#### [Objective]
Copy each line of the data below with the word "bends".

#### [Dataset excerpts]

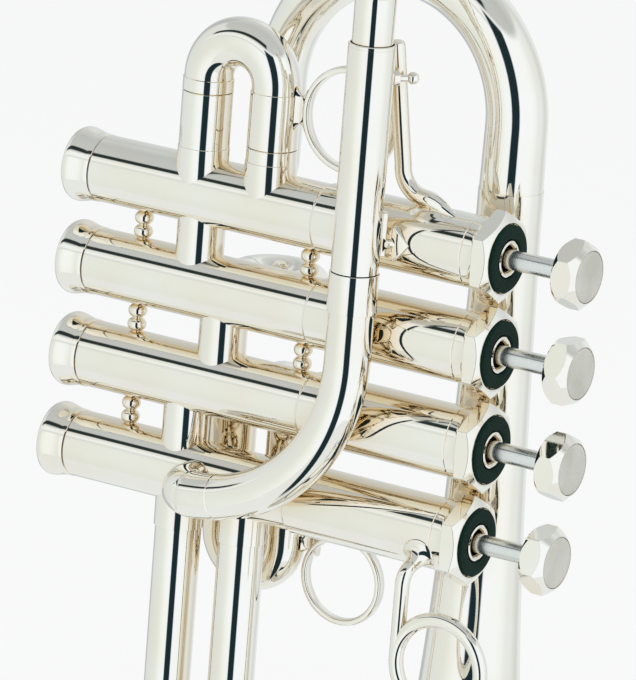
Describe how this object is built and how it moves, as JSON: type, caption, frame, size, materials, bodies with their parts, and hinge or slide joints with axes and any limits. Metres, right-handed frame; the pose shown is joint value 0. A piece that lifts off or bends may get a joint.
...
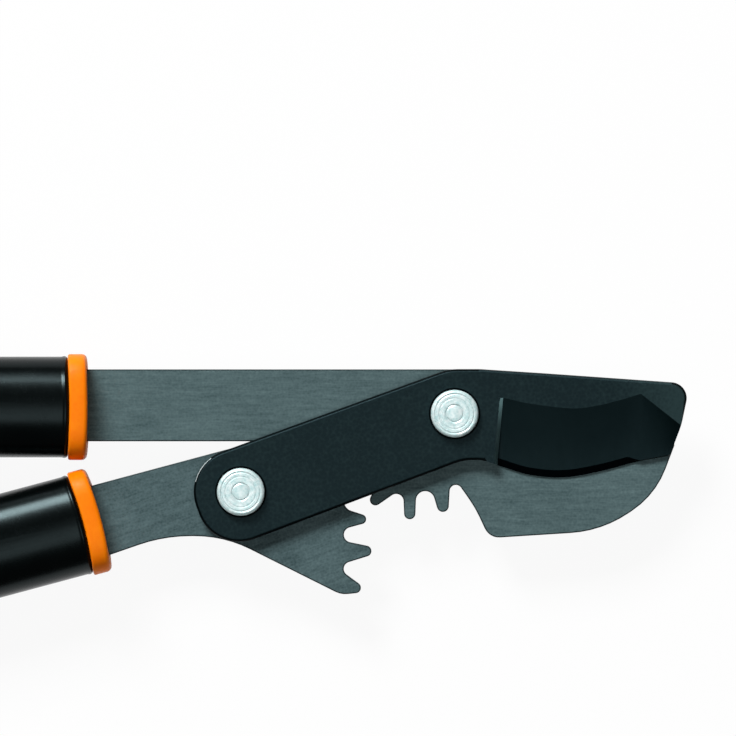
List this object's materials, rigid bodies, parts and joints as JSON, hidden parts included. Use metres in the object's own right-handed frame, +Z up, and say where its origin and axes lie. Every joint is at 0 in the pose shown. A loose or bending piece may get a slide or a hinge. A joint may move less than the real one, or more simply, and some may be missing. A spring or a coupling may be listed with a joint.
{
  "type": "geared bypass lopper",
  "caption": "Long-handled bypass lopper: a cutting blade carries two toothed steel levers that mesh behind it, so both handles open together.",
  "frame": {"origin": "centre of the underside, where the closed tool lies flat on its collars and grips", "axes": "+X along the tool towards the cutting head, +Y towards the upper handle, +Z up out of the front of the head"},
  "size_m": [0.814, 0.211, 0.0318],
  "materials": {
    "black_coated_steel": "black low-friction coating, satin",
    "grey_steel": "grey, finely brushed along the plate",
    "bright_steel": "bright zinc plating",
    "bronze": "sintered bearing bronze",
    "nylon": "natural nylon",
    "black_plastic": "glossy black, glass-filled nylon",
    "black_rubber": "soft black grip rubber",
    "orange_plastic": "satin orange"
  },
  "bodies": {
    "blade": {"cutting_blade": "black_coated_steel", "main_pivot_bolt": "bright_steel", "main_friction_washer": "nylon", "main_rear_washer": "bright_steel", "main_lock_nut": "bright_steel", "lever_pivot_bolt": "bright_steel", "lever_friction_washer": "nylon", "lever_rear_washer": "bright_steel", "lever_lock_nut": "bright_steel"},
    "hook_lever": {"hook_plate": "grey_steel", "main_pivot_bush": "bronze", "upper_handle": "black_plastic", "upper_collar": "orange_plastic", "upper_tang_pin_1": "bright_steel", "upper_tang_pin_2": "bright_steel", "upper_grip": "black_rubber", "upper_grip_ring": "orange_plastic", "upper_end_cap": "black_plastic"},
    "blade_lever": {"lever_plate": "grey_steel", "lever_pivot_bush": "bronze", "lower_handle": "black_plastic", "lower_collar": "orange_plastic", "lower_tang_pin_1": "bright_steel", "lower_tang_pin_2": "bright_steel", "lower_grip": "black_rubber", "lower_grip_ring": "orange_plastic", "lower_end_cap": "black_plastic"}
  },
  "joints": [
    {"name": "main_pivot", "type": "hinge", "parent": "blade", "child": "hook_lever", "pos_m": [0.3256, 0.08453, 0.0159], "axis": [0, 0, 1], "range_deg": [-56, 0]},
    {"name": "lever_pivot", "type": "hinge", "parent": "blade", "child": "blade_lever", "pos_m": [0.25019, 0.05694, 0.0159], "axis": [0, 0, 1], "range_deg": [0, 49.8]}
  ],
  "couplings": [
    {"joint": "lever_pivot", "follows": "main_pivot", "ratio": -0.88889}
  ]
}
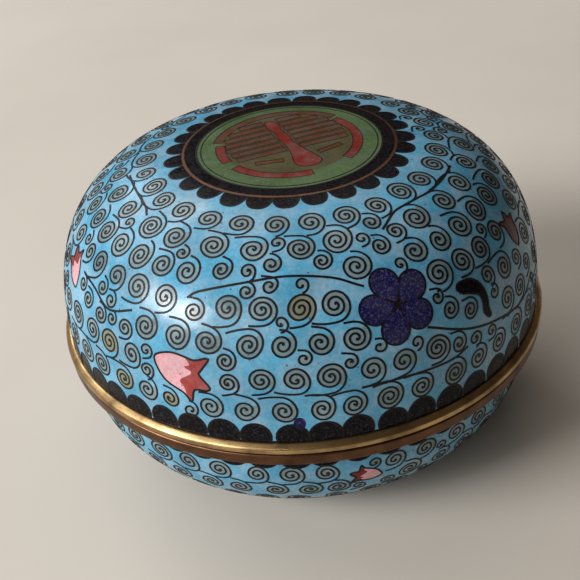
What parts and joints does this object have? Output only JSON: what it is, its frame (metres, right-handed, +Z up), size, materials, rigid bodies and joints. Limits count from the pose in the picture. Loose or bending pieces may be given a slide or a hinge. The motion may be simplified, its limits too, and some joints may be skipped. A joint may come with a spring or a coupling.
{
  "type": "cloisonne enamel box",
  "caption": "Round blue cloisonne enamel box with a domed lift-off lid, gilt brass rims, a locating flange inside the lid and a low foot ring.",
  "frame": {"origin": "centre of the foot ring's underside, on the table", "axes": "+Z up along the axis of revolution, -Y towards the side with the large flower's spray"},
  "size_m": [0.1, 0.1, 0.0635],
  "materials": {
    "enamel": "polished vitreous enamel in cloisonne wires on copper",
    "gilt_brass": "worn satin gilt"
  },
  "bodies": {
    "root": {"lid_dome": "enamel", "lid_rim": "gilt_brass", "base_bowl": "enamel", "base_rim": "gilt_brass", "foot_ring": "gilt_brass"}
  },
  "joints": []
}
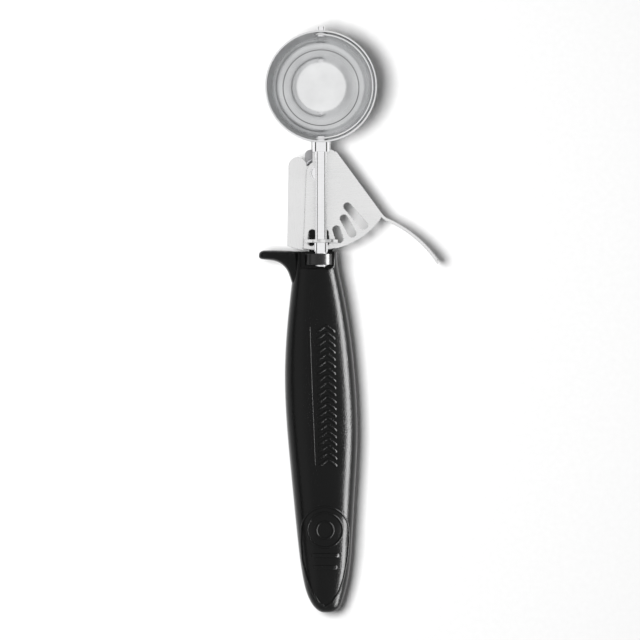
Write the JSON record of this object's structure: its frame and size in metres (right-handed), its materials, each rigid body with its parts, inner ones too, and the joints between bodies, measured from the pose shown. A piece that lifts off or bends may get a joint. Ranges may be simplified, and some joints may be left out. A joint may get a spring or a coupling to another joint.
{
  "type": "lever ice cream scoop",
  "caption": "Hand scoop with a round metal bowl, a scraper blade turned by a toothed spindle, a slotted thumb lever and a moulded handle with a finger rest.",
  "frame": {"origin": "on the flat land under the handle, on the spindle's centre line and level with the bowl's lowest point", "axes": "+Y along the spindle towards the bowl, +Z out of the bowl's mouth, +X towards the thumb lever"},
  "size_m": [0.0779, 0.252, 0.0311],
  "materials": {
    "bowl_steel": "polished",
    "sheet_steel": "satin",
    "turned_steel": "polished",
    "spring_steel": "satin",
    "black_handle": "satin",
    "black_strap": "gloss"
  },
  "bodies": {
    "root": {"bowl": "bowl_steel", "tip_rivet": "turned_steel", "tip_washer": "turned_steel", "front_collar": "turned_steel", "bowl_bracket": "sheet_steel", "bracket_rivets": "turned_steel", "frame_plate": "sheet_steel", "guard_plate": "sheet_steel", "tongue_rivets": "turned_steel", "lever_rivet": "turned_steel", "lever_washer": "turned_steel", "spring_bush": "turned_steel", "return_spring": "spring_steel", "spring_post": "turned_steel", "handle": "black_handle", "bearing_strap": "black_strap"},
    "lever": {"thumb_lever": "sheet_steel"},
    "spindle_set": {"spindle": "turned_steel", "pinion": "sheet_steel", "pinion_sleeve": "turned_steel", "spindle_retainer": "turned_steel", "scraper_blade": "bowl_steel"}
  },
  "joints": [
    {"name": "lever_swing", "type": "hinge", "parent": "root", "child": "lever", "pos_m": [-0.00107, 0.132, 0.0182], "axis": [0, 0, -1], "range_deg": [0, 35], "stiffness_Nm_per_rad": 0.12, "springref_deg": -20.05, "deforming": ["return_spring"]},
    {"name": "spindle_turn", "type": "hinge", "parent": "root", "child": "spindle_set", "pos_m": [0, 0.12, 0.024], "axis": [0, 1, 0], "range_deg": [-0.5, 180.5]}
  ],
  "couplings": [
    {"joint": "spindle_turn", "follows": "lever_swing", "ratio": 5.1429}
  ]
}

#### [Response to this task]
Describe how this object is built and how it moves, as JSON: type, caption, frame, size, materials, bodies with their parts, and hinge or slide joints with axes and any limits. Metres, right-handed frame; the pose shown is joint value 0. A piece that lifts off or bends may get a joint.
Write the JSON record of this object's structure: its frame and size in metres (right-handed), its materials, each rigid body with its parts, inner ones too, and the joints between bodies, measured from the pose shown. A piece that lifts off or bends may get a joint. Ranges may be simplified, and some joints may be left out. A joint may get a spring or a coupling to another joint.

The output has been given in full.